## EXERCISE GOAL:
Return only the lines running from the line that holds "level z = 0" to the line that holds "cad_parts[node].hide_render = cad_parts[node].hide_viewport", including both.

=-=-=-=-=

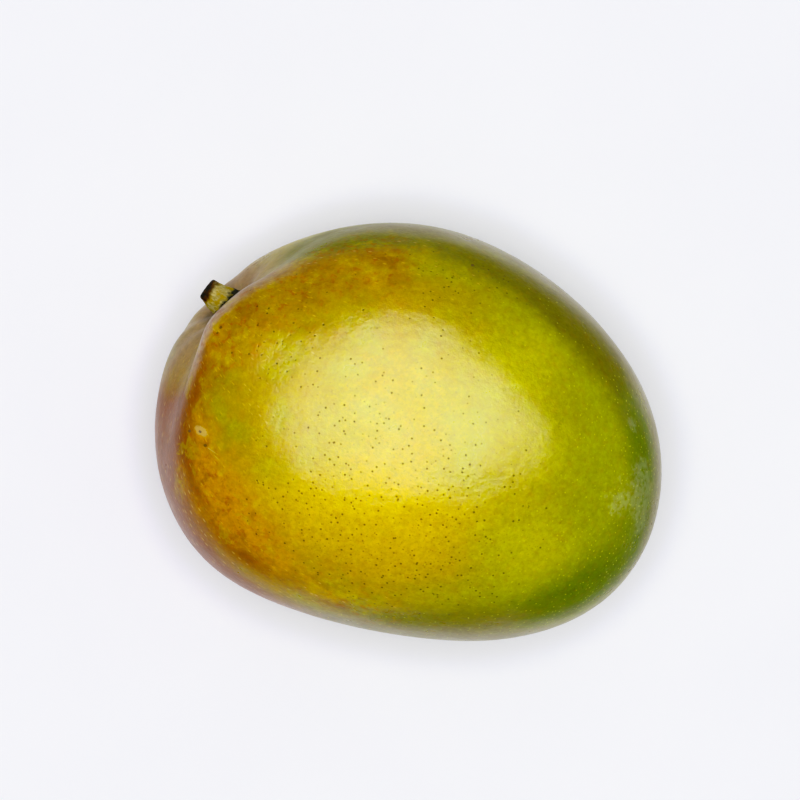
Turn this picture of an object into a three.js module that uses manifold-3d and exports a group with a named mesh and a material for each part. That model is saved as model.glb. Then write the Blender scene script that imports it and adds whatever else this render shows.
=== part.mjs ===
// A whole mango lying on its cheek, in millimetres, with +Z up.
// The origin is the middle of the small flat spot that the fruit rests on. +X runs from the
// stem end to the apex, and +Y points to the fruit's back, the fuller side that the stem leans to.
// The fruit is a slightly squared ellipsoid with a few broad swellings and a basin for the stem.

import * as THREE from 'three';
import { mergeVertices } from 'three/addons/utils/BufferGeometryUtils.js';
import Module from 'manifold-3d';

const wasm = await Module();
wasm.setup();

// The ellipsoid under the swellings, from end to end along each axis
const CORE_LENGTH = 120;
const CORE_WIDTH = 93;
const CORE_HEIGHT = 84;

// How square the upright sections are: 2 is an ellipse
const SECTION_POWER = 2.2;

// How far the cheek is pressed flat where it rests
const FLAT_DEPTH = 0.7;

// Broad swellings of the body. Azimuth is counted from +X towards +Y and elevation from level,
// both from the middle of the fruit; spread is the angle over which a swelling fades.
const SWELLINGS = [
  { name: 'back', azimuth: 101, elevation: 0, spread: 40, height: 3.2 },
  { name: 'heel', azimuth: 224, elevation: 0, spread: 28, height: 4.8 },
  { name: 'nose', azimuth: 332, elevation: 0, spread: 30, height: 4 },
  { name: 'basin lip', azimuth: 162.5, elevation: 25.5, spread: 13, height: 3.4 },
];

// The stem grows from a basin: a round funnel in a valley that is broad along the level. The
// half-width and half-height are the distances over which each hollow fades, as shares of the
// distance to the middle.
const HOLLOWS = [
  { name: 'valley', azimuth: 165.5, elevation: 14.5, depth: 6.9, halfWidth: 0.44, halfHeight: 0.165 },
  { name: 'funnel', azimuth: 159, elevation: 5, depth: 4.9, halfWidth: 0.17, halfHeight: 0.125 },
];

// The stem stub: where it leaves the basin's floor, where it points, and its radii. It narrows
// from its collar to a waist, and from there to the cut tip.
const STEM_FOOT = { azimuth: 159, elevation: 6.5 };
const STEM_AIM = { azimuth: 158, elevation: 10 };
const STEM_LENGTH = 8.5;
const STEM_ROOT = 3;
const ROOT_RADIUS = 2.8;
const COLLAR_RADIUS = 5;
const COLLAR_SINK = 1;
const COLLAR_EDGE = 0.4;
const WAIST_HEIGHT = 5.2;
const WAIST_RADIUS = 3.4;
const FLARE_POWER = 1.3;
const TIP_RADIUS = 2.6;
const TIP_BEVEL = 0.35;

// Clearance that the stem keeps in its socket
const GAP = 0.3;

// How finely the surfaces are divided
const FRUIT_SLICES = 64;
const FRUIT_RINGS = 56;
const RING_CROWDING = 0.45;
const STEM_SIDES = 24;
const FLARE_STEPS = 5;

function direction({ azimuth, elevation }) {
  const turn = THREE.MathUtils.degToRad(azimuth);
  const rise = THREE.MathUtils.degToRad(elevation);
  return new THREE.Vector3(
    Math.cos(rise) * Math.cos(turn),
    Math.cos(rise) * Math.sin(turn),
    Math.sin(rise),
  );
}

const CENTRE = new THREE.Vector3(0, 0, CORE_HEIGHT / 2 - FLAT_DEPTH);
const UP = new THREE.Vector3(0, 0, 1);

// Distance from the middle to the ellipsoid, whose upright sections are slightly squared
function coreRadius(heading) {
  const level = Math.hypot(heading.x / (CORE_LENGTH / 2), heading.y / (CORE_WIDTH / 2));
  const upright = Math.abs(heading.z) / (CORE_HEIGHT / 2);
  return (level ** SECTION_POWER + upright ** SECTION_POWER) ** (-1 / SECTION_POWER);
}

function swellingAt(heading, swelling) {
  const angle = heading.angleTo(direction(swelling));
  return swelling.height * Math.exp(-((angle / THREE.MathUtils.degToRad(swelling.spread)) ** 2));
}

function hollowAt(heading, hollow) {
  const floor = direction(hollow);
  if (heading.dot(floor) < 0) return 0;
  const side = new THREE.Vector3().crossVectors(UP, floor).normalize();
  const over = new THREE.Vector3().crossVectors(floor, side);
  const across = heading.dot(side) / hollow.halfWidth;
  const along = heading.dot(over) / hollow.halfHeight;
  return hollow.depth * Math.exp(-(across ** 2) - along ** 2);
}

// Distance from the fruit's middle to its skin
function skinRadius(heading) {
  const swollen = SWELLINGS.reduce((sum, swelling) => sum + swellingAt(heading, swelling), 0);
  const sunk = HOLLOWS.reduce((sum, hollow) => sum + hollowAt(heading, hollow), 0);
  return coreRadius(heading) + swollen - sunk;
}

function skinPoint(heading) {
  return heading.clone().multiplyScalar(skinRadius(heading)).add(CENTRE);
}

// Only positions are kept, with shared corners merged, so that the surface is closed
function closed(geometry) {
  geometry.deleteAttribute('normal');
  geometry.deleteAttribute('uv');
  return mergeVertices(geometry, 1e-5);
}

function toSolid(geometry) {
  const vertProperties = new Float32Array(geometry.attributes.position.array);
  const triVerts = new Uint32Array(geometry.index.array);
  return new wasm.Manifold(new wasm.Mesh({ numProp: 3, vertProperties, triVerts }));
}

function toGeometry(solid) {
  const { vertProperties, triVerts, numProp } = solid.getMesh();
  const geometry = new THREE.BufferGeometry();
  const corners = new THREE.InterleavedBuffer(vertProperties, numProp);
  geometry.setAttribute('position', new THREE.InterleavedBufferAttribute(corners, 3, 0));
  geometry.setIndex(new THREE.BufferAttribute(triVerts, 1));
  return geometry;
}

// A sphere whose pole looks along the stem and whose rings crowd towards it, drawn out to the skin
function skinGeometry() {
  const sphere = closed(new THREE.SphereGeometry(1, FRUIT_SLICES, FRUIT_RINGS));
  const pole = new THREE.Vector3(0, 1, 0);
  const turn = new THREE.Quaternion().setFromUnitVectors(pole, direction(STEM_FOOT));
  const corners = sphere.attributes.position;
  const heading = new THREE.Vector3();
  for (let i = 0; i < corners.count; i += 1) {
    heading.fromBufferAttribute(corners, i);
    const angle = heading.angleTo(pole);
    const axis = new THREE.Vector3().crossVectors(heading, pole).normalize();
    heading.applyAxisAngle(axis, RING_CROWDING * Math.sin(angle));
    heading.applyQuaternion(turn).normalize();
    const point = skinPoint(heading);
    corners.setXYZ(i, point.x, point.y, point.z);
  }
  return sphere;
}

// The stub's outline from its root to its cut tip, grown outwards by a clearance
function stemProfile(grow) {
  const flare = (share) => {
    const narrowing = (1 - share) ** FLARE_POWER;
    return WAIST_RADIUS + (COLLAR_RADIUS - WAIST_RADIUS) * narrowing;
  };
  const points = [
    [0, -STEM_ROOT - grow],
    [ROOT_RADIUS + grow, -STEM_ROOT - grow],
    [ROOT_RADIUS + grow, -COLLAR_SINK - grow],
    [COLLAR_RADIUS + grow, -grow],
  ];
  for (let step = 0; step <= FLARE_STEPS; step += 1) {
    const share = step / FLARE_STEPS;
    points.push([flare(share) + grow, COLLAR_EDGE + share * (WAIST_HEIGHT - COLLAR_EDGE)]);
  }
  points.push(
    [TIP_RADIUS + grow, STEM_LENGTH - TIP_BEVEL],
    [TIP_RADIUS - TIP_BEVEL + grow, STEM_LENGTH + grow],
    [0, STEM_LENGTH + grow],
  );
  return points.map(([radius, height]) => new THREE.Vector2(radius, height));
}

function stemGeometry(grow) {
  const lathe = closed(new THREE.LatheGeometry(stemProfile(grow), STEM_SIDES));
  const turn = new THREE.Quaternion().setFromUnitVectors(
    new THREE.Vector3(0, 1, 0),
    direction(STEM_AIM),
  );
  const foot = skinPoint(direction(STEM_FOOT));
  lathe.applyQuaternion(turn);
  lathe.translate(foot.x, foot.y, foot.z);
  return lathe;
}

// A block that fills the space under the level z = 0
function restingSpace() {
  const block = new THREE.BoxGeometry(CORE_LENGTH, CORE_WIDTH, CORE_HEIGHT);
  block.translate(0, 0, -CORE_HEIGHT / 2);
  return closed(block);
}

function makeFruit() {
  const solid = toSolid(skinGeometry())
    .subtract(toSolid(restingSpace()))
    .subtract(toSolid(stemGeometry(GAP)));
  const skin = new THREE.MeshStandardMaterial({ color: '#b3a008', roughness: 0.38, metalness: 0 });
  const fruit = new THREE.Mesh(toGeometry(solid), skin);
  fruit.name = 'fruit';
  return fruit;
}

function makeStem() {
  const bark = new THREE.MeshStandardMaterial({ color: '#6e5a22', roughness: 0.8, metalness: 0 });
  const stem = new THREE.Mesh(stemGeometry(0), bark);
  stem.name = 'stem';
  return stem;
}

const mango = new THREE.Group();
mango.add(makeFruit(), makeStem());

export default mango;
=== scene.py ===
import math

import bpy
import numpy as np
from mathutils import Matrix, Vector, noise


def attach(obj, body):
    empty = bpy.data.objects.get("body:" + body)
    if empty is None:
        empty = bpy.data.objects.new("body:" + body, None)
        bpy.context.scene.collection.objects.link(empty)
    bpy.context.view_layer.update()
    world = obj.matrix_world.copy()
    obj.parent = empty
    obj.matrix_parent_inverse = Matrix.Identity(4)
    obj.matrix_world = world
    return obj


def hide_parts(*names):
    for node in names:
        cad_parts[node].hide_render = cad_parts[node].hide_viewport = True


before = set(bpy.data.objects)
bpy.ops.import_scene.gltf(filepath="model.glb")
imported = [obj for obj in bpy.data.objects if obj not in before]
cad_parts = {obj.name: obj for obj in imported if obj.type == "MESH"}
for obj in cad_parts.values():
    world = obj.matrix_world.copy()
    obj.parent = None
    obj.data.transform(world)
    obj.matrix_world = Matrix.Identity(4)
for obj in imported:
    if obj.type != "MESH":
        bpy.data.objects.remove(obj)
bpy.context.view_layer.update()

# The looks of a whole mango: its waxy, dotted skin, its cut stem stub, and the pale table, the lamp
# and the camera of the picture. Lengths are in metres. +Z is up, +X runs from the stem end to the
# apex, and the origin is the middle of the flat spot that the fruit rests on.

MM = 0.001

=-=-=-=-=

## SOLUTION TO THIS EXERCISE:
// A block that fills the space under the level z = 0
function restingSpace() {
  const block = new THREE.BoxGeometry(CORE_LENGTH, CORE_WIDTH, CORE_HEIGHT);
  block.translate(0, 0, -CORE_HEIGHT / 2);
  return closed(block);
}

function makeFruit() {
  const solid = toSolid(skinGeometry())
    .subtract(toSolid(restingSpace()))
    .subtract(toSolid(stemGeometry(GAP)));
  const skin = new THREE.MeshStandardMaterial({ color: '#b3a008', roughness: 0.38, metalness: 0 });
  const fruit = new THREE.Mesh(toGeometry(solid), skin);
  fruit.name = 'fruit';
  return fruit;
}

function makeStem() {
  const bark = new THREE.MeshStandardMaterial({ color: '#6e5a22', roughness: 0.8, metalness: 0 });
  const stem = new THREE.Mesh(stemGeometry(0), bark);
  stem.name = 'stem';
  return stem;
}

const mango = new THREE.Group();
mango.add(makeFruit(), makeStem());

export default mango;
=== scene.py ===
import math

import bpy
import numpy as np
from mathutils import Matrix, Vector, noise


def attach(obj, body):
    empty = bpy.data.objects.get("body:" + body)
    if empty is None:
        empty = bpy.data.objects.new("body:" + body, None)
        bpy.context.scene.collection.objects.link(empty)
    bpy.context.view_layer.update()
    world = obj.matrix_world.copy()
    obj.parent = empty
    obj.matrix_parent_inverse = Matrix.Identity(4)
    obj.matrix_world = world
    return obj


def hide_parts(*names):
    for node in names:
        cad_parts[node].hide_render = cad_parts[node].hide_viewport = True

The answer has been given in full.